__TASK TO COMPLETE__: From the listing, collect all lines containing the word "scene".

** start GIVEN INFORMATION **

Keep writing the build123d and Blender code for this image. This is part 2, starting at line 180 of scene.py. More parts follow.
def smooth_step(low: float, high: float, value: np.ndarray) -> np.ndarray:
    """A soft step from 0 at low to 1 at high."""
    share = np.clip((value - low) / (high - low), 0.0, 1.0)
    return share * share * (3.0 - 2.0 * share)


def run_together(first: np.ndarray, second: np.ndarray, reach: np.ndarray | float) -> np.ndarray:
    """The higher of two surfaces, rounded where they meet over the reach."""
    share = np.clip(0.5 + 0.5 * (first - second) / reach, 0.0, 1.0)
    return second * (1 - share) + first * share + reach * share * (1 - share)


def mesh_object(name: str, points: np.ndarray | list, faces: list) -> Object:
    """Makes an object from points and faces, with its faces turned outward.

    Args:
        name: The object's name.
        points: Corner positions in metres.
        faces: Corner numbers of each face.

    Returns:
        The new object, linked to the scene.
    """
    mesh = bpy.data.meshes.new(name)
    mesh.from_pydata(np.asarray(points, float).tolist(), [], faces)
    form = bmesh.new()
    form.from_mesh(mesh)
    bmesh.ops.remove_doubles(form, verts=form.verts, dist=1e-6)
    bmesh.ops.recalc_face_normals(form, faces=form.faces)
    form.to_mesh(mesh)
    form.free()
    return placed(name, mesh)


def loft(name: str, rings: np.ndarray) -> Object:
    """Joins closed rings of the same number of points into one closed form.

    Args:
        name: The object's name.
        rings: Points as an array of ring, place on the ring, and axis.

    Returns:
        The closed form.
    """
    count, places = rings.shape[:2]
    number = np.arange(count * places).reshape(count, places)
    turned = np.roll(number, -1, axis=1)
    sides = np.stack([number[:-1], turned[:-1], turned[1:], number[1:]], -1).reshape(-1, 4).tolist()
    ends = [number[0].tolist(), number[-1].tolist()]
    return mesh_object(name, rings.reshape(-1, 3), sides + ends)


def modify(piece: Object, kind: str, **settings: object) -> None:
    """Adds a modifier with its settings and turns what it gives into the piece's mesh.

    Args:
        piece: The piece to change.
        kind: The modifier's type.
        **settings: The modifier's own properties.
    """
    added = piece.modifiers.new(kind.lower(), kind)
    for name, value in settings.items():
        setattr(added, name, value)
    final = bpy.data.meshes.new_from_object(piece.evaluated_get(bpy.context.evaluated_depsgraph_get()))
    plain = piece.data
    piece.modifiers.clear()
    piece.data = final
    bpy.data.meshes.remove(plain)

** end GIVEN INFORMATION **

__WRITTEN RESPONSE__:
Keep writing the build123d and Blender code for this image. This is part 2, starting at line 180 of scene.py. More parts follow.
        The new object, linked to the scene.